I was then a boy not quite eighteen years of age and his arguments, which really were quite reasonable and logical, began to impress me favorably, particularly when he cited instances of many successful business men who had started from the bottom and risen to high positions as wealthy and influential citizens. What I did not particularly relish, however, was the idea of living away from home, especially at so great a distance as Toronto. Then come the memories of my school days in that city, and the old peasant associations with many boy friends began to present renewed attractions. This, with the thought that I could return to them as a cornetist of greater experience and much improved playing ability, began to have a favorable effect on my mind. It was because of such thoughts, coupled with my good fathers sensible suggestions, that at length I was persuaded to accept the proposition, although it nearly broke my heart to abandon the music ambitions so long cherished and laboriously built up. Possibly this was tempered a bit by a secret idea of again joining the Queen's Own Band, this time as a better cornet player.

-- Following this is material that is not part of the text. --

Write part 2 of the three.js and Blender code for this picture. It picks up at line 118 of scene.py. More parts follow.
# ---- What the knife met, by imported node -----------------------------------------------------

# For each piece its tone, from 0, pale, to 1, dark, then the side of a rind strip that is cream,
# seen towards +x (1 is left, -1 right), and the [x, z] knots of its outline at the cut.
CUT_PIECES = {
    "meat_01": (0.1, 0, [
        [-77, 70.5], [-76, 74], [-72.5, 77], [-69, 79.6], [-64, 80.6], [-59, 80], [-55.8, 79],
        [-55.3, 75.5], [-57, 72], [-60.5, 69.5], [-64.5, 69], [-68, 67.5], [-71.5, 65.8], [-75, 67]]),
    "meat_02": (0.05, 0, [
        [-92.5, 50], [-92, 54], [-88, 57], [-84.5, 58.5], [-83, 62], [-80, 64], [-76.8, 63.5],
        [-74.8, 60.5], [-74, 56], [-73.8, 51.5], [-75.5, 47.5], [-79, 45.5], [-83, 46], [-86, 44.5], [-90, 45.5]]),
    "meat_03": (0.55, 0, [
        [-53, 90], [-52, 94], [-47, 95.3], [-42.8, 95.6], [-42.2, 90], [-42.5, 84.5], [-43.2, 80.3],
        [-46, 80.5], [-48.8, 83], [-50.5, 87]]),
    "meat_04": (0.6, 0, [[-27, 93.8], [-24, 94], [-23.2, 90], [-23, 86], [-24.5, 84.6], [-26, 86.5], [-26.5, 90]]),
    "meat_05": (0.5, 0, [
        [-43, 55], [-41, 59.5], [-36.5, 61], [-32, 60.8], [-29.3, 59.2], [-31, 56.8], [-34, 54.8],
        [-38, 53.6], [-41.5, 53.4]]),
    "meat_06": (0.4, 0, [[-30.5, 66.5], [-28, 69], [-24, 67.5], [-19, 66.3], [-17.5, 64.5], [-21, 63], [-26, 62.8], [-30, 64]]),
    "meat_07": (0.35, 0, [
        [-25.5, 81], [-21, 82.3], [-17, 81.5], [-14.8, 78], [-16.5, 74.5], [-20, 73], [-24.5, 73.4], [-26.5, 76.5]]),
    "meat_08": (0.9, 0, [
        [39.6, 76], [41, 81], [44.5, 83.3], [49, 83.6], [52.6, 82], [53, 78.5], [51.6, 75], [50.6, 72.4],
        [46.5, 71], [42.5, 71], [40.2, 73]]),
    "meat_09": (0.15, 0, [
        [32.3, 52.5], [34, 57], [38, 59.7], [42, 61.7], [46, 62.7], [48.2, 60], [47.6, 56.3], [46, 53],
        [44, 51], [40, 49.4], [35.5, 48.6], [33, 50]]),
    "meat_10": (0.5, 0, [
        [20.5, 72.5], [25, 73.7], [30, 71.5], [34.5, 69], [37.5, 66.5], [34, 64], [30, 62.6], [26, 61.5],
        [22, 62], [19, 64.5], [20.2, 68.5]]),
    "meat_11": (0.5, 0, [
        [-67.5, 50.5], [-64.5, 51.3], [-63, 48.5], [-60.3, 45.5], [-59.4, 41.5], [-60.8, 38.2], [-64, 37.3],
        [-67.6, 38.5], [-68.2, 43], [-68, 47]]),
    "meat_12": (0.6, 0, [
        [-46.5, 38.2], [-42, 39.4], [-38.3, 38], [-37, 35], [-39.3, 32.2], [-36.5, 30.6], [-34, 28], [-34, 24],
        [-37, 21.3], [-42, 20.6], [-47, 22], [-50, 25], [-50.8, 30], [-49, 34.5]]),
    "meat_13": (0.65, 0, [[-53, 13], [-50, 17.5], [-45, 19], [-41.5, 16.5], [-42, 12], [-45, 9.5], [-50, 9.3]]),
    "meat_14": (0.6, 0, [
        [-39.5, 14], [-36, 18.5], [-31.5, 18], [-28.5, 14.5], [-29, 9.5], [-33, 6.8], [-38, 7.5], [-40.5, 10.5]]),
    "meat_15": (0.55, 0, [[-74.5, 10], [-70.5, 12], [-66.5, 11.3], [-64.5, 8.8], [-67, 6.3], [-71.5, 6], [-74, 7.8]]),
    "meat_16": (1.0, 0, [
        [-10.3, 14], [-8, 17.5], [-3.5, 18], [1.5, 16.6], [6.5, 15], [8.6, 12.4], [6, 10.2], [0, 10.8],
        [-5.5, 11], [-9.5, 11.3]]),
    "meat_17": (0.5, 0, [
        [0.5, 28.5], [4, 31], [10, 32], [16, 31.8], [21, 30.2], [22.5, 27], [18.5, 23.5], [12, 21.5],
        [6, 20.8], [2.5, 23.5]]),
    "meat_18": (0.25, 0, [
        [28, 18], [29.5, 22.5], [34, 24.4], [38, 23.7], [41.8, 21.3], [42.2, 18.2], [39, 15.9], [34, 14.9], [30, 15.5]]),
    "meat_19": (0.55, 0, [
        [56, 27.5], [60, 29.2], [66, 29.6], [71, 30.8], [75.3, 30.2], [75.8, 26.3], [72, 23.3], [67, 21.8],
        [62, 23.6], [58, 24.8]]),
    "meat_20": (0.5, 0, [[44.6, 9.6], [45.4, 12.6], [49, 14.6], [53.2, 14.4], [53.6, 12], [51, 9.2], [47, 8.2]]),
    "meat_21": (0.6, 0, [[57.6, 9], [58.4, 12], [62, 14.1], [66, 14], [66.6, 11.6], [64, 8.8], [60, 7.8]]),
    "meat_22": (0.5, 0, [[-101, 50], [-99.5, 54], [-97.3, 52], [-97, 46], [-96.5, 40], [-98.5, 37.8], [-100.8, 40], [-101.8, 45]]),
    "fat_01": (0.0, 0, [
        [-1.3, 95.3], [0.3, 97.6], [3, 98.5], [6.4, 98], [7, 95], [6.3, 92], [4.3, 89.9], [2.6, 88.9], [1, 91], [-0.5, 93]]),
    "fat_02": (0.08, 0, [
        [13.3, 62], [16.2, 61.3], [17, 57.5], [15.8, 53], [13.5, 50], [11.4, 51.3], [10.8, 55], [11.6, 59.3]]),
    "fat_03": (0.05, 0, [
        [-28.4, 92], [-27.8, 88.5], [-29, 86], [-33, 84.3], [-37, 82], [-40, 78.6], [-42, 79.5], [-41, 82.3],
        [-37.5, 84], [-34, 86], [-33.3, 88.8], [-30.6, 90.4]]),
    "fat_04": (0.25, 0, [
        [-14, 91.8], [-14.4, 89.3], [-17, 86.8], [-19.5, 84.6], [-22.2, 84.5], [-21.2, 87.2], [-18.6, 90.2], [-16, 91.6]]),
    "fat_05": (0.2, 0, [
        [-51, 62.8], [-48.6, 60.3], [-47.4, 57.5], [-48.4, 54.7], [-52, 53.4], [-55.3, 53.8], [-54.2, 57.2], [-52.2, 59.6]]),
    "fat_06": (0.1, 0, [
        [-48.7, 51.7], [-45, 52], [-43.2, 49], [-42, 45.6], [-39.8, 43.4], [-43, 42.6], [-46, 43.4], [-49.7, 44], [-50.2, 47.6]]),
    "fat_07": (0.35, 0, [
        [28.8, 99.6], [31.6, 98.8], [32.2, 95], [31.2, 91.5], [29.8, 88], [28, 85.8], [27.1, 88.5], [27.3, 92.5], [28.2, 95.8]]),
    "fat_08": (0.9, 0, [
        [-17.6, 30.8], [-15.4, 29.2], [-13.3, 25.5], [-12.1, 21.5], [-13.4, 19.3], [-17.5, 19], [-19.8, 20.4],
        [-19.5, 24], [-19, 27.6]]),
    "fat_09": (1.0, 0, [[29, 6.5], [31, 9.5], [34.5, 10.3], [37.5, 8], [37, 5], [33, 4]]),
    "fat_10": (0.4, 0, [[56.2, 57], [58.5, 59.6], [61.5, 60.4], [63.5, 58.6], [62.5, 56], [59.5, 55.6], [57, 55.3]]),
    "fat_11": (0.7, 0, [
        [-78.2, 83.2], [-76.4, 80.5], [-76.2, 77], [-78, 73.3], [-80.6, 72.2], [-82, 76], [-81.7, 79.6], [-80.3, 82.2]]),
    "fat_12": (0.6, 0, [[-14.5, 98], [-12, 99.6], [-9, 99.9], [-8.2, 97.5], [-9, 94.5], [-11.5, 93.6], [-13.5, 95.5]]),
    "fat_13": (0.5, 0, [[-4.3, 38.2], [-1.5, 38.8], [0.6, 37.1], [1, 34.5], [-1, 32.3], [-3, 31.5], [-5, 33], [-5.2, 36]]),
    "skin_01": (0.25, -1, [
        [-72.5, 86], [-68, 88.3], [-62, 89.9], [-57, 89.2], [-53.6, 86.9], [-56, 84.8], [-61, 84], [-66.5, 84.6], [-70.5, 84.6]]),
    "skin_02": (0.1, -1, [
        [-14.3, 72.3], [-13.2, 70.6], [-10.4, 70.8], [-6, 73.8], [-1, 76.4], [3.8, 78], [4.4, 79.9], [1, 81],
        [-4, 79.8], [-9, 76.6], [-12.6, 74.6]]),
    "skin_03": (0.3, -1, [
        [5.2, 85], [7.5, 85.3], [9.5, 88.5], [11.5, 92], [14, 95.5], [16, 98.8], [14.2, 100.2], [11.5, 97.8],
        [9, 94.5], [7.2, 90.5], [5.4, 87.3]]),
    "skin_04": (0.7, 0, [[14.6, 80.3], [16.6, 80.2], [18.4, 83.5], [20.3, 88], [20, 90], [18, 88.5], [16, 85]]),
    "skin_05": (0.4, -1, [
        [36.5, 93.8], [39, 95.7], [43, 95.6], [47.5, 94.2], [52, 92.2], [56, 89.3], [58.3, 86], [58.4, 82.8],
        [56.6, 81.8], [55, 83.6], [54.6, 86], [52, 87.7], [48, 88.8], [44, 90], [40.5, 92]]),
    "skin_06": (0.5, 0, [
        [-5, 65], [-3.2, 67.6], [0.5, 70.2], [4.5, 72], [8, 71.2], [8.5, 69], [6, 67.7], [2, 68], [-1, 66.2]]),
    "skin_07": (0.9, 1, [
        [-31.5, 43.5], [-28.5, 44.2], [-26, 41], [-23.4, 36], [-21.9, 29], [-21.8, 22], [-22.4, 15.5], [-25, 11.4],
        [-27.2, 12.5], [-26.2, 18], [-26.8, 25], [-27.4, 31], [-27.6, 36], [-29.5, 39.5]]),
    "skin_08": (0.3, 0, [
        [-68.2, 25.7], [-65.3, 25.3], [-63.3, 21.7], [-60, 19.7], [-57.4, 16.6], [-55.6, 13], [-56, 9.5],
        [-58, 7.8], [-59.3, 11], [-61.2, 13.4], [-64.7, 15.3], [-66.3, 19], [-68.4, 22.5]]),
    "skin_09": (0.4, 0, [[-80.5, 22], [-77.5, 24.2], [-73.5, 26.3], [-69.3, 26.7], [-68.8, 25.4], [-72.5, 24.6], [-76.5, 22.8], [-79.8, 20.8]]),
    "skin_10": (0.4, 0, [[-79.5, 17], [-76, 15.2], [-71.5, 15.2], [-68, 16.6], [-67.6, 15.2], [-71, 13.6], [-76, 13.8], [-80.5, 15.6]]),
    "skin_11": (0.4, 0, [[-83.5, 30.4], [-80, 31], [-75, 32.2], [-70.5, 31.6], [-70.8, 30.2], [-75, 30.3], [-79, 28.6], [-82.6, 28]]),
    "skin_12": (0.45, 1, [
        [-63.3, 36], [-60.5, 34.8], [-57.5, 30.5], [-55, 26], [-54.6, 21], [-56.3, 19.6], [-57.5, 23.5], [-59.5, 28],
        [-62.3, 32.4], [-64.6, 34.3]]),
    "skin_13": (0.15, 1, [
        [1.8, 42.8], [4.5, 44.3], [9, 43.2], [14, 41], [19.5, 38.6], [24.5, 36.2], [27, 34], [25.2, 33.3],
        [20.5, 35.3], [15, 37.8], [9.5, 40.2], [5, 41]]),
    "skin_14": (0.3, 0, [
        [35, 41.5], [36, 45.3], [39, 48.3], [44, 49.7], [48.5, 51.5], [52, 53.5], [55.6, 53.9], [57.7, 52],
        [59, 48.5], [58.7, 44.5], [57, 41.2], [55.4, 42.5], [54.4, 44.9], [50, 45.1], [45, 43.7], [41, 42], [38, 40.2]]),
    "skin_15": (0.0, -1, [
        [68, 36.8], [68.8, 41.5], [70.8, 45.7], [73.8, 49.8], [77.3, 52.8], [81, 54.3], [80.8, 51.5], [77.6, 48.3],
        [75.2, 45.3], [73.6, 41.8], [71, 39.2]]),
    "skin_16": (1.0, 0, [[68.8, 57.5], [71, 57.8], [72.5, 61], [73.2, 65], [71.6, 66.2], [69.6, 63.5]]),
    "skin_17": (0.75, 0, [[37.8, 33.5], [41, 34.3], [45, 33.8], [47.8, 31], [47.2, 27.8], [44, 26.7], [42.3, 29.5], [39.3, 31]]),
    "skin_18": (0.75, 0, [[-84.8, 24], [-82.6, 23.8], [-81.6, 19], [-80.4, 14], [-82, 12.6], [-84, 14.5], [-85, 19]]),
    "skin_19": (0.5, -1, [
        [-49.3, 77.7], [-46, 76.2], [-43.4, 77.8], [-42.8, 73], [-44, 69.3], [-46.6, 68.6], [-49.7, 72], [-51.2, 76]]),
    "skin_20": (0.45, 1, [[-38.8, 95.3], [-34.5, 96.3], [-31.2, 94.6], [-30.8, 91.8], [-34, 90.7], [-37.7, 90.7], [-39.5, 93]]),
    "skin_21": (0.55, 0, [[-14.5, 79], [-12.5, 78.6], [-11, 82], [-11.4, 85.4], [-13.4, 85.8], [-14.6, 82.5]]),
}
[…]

In every boys life there comes a crisis which upsets and changes all his plans. The change had come to me, and as I thought it meant the real beginning of my life among men, I began training my notions along different lines, fired with a determination to do my best. Perhaps the hardest thing of all was that I must resign my position in the theatre, for I not only loved to play in the orchestra but liked to watch the different shows that came each week. I fought these things all out with myself, however, an prepared to enter into the change in a manner that should show my determination to make good in the enterprise, as well as prove the great respect for my fathers judgment.
The stiffest blow, that was almost a knockout, was the matter of salary. I was to start on ten dollars a month in the commercial as against fifteen dollars a week in the musical. Perhaps as a crumb of comfort, I was told that, in many cases, boys of my age worked all of the first year for nothing just to learn a business. That might have been so, yet I wondered how I should manage to live away from home on such a beggarly pittance!
I left Indianapolis for Toronto in April of 1885 to commence what I considered was to be a new life and a new career, filled with keen ambition and high hopes for the future.